Debicki tells EW that all concerned are handling the show's depiction of the tragedy as thoughtfully as possible. "Peter and the entire crew of this job do their utmost to really handle everything with such sensitivity and truth and complexity, as do actors," she says. "The amount of research and care and conversations and dialogue that happen over, from a viewer's perspective, something probably that you would never ever notice is just immense. From that very first meeting [with] Peter, I knew that I'd entered into this space where this was taken seriously [in] a deeply caring way. So that's my experience of the show."

West agrees that no one at The Crown is taking the subject of the princess' death lightly. "It's a hell of a season, because it deals with Diana's death and appalling scenes, like having to break that news to your sons," he explains. "I've got two boys of that age and so it's a heavy, heavy responsibility to get it right and something I think we all take pretty seriously."

The Crown Season 5
The Crown Season 5

Netflix Elizabeth Debicki as Princess Diana on 'The Crown'

According to Lesley Manville, very little has changed about the experience of shooting The Crown since the death of the Queen. "We're still doing the scripts. Nothing's changed, they haven't been rewritten. Why would they? We're dealing with the 1990s," says the actress. "One's feelings about what the whole nation has been through is kind of a private thing.

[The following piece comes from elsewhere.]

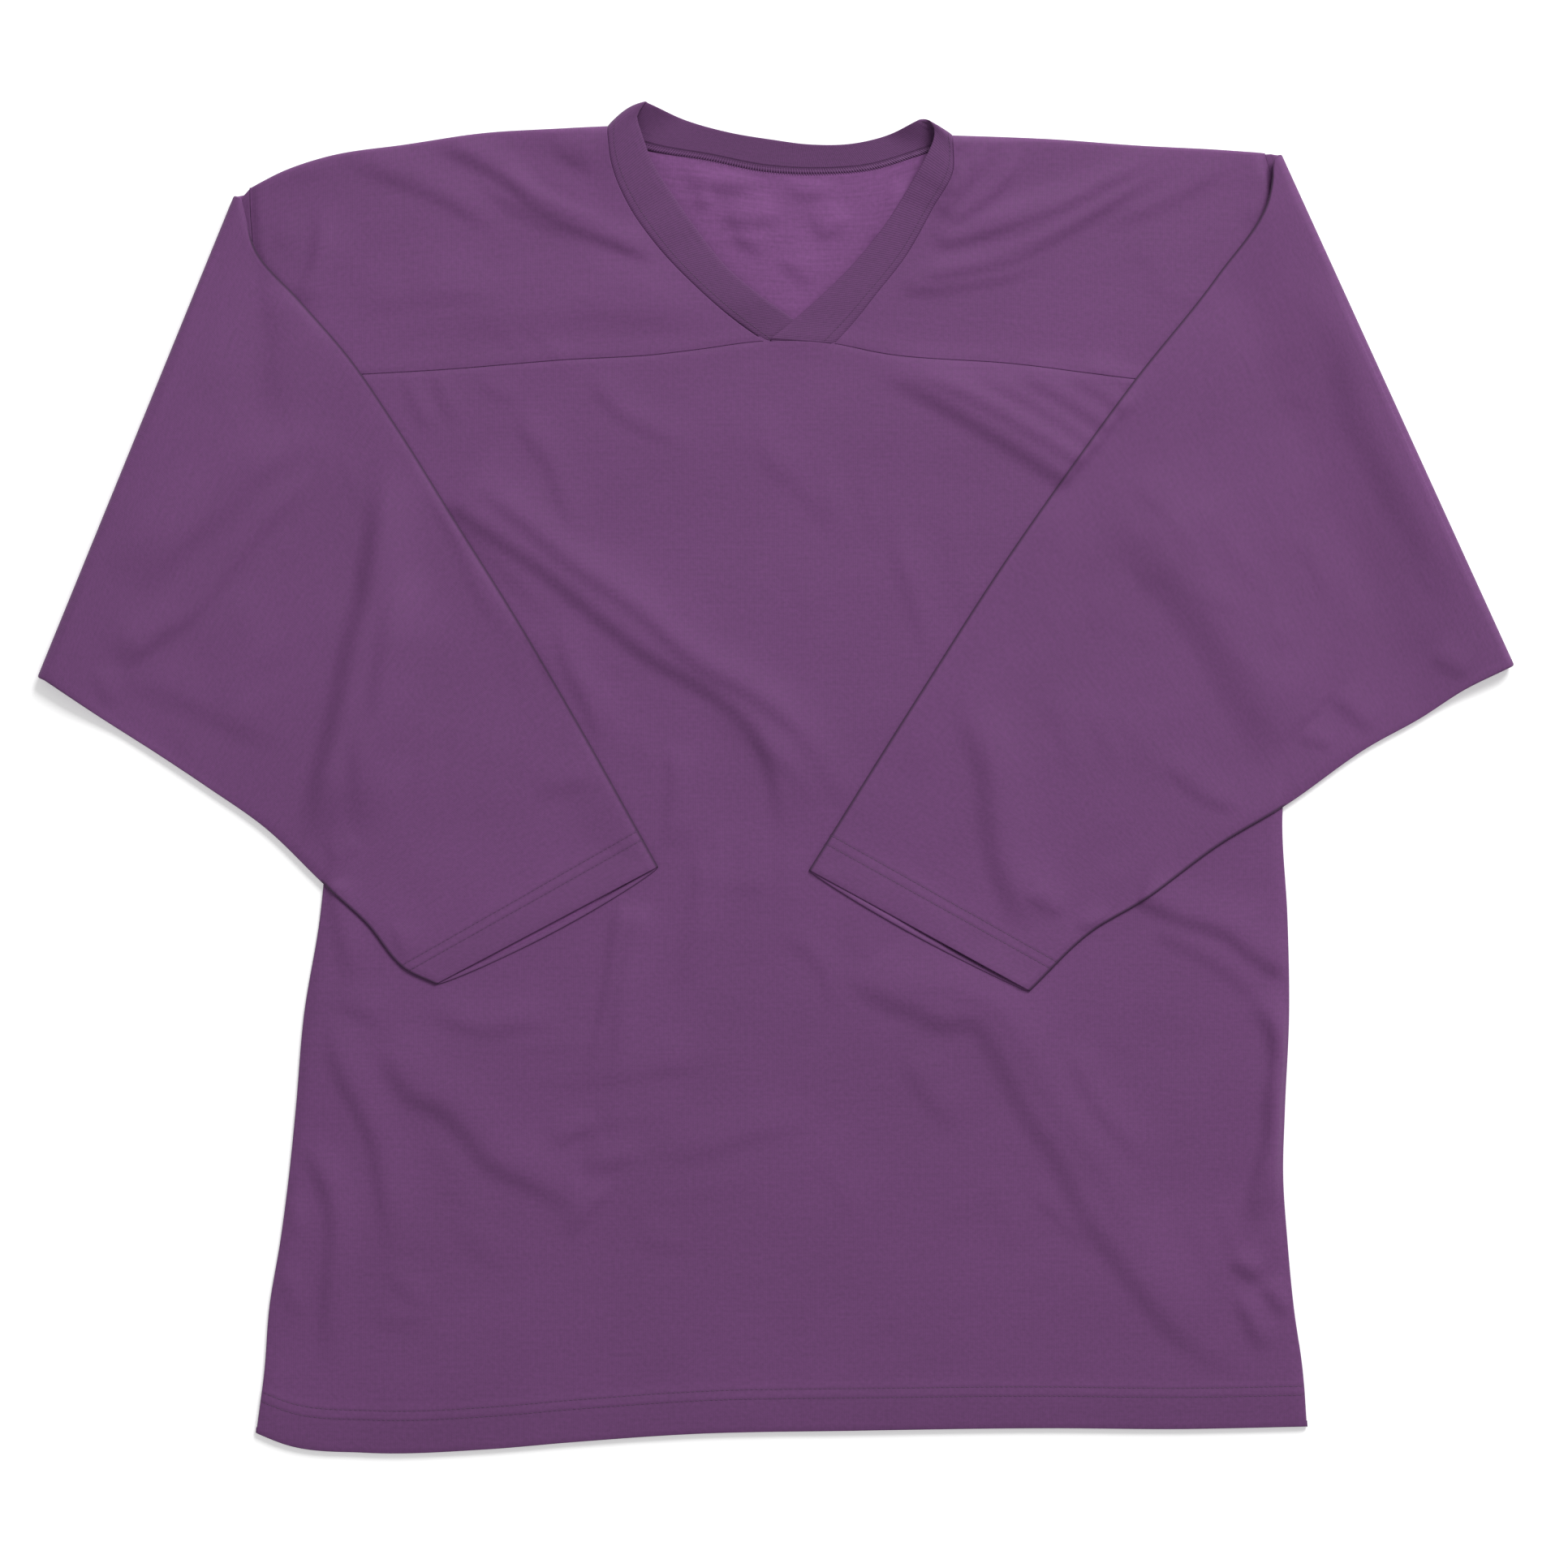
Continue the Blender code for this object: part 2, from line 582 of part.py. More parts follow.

Obviously, we talk to each other a lot [about it]. But the actual process of making the program is the same."

All that said, Imelda Staunton says she was "relieved" to be scheduled for a week off that happened to start the day after the Queen's death. As for her return to set? "Then you just get back on the horse, as it were," she says, "and you get back into it."

That, at least, is a sentiment with which the Queen would surely have agreed.